The Scriptures clearly teach that salvation is not by works of righteous (Titus 3:5) and that it is by faith apart from works (Romans 4:4-5).  It is by grace through faith:

Ephesians 2:8 – For by grace you have been saved through faith; and that not of yourselves, it is the gift of God;

9) not as a result of works, that no one should boast.

10) For we are His workmanship, created in Christ Jesus for good works, which God prepared beforehand, that we should walk in them.

Paul is saying about these works, to “walk in them,” meaning after salvation, not in order to be saved.

Question: Were these works that the apostle Paul speaks of here “grace-empowered” saving works?

If yes, then why does it say that we are NOT saved as a result of these works (v. 9)?

If someone says that the works in this context are merely “works of the Law” from the Old Testament, or some form of “lesser” works, we can ask, why then should we walk in them?  Those same works that we should walk in are the ones that cannot save us.  They cannot merit our salvation, but God does expect us to walk in them daily.

The Bible never makes a distinction between “works of righteousness that save” and “works of righteousness that don’t save.”

If these God-ordained, “grace-empowered” works that John Martignoni mentions can save, then Abraham should have been saved this way.  But he was clearly not saved by his circumcision (Romans 4:9-13) – even though his circumcision was a God-ordained work!  God specifically told him to do it.  I don’t think that John, nor any other Catholic, can answer this dilemma.  Again, no matter how great a work is done by mere humans (even if "grace-empowered"), it cannot save.  Only the work of the Savior on the cross can.

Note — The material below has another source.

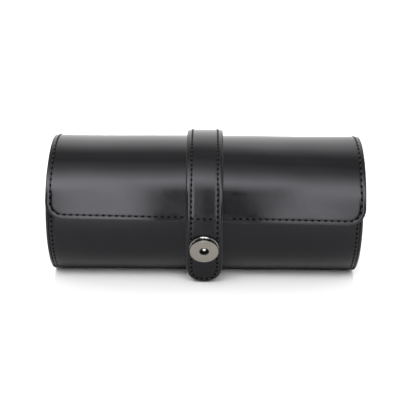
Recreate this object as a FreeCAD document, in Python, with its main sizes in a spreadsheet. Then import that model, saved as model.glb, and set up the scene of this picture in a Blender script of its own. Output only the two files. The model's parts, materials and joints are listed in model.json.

Justification vs. Sanctification

In Matt’s letter, he states that Jesus cleanses us totally of our sin.  But John asks him, “Oh, and one other thing: If Jesus has cleansed you from your sin ‘totally,’ then how come you still sin?”

The answer is, we still sin because we are not yet fully sanctified, even if we have already been justified through faith.  Catholics conflate the two terms and it causes them trouble by muddying the water, like in this scenario.  What Jesus did on the cross is to totally pay the penalty for sin.  He paid it all and there is nothing left to pay.  “It is finished!” (John 19:30).  No more works or suffering are needed as a payment for sin. 

In justification, Jesus paid the PENALTY for sin.  The sanctification process helps us against the POWER of sin, and final glorification will deliver us from the very PRESENCE of sin.


Those passages in Scripture that link salvation with works need to be balanced with the passages that teach faith APART from works.

Question: If salvation is by faith plus works, what were the works of the thief on the cross (Luke 23:39-43)?  He had none!  Yet, for centuries, the thief on the cross has been the great example of salvation by faith alone, i.e., by faith apart from works.

In the end, what does the Catholic do with passages like Romans chapters 3 and 4 (which actually deal with justification)?  There is nothing Catholics can do to escape the plain meaning of these passages, as well as the book of Galatians.  They either ignore them or misinterpret them by taking them out of their proper contexts.

And what about Romans 11:6:

But if it [salvation] is by grace, it is no longer on the basis of works, otherwise grace is no longer grace.

It can’t be any plainer.  It is telling us that grace and works are opposites!  John Martignoni would have us believe that they are actually in the same category!  It is not Matt Slick’s teachings in his letter that are unbiblical, but rather, John Martignoni’s.

I have previously seen John Martignoni accuse another Christian teacher of “linguistic trickery,” but, in this case, he is the one guilty of this.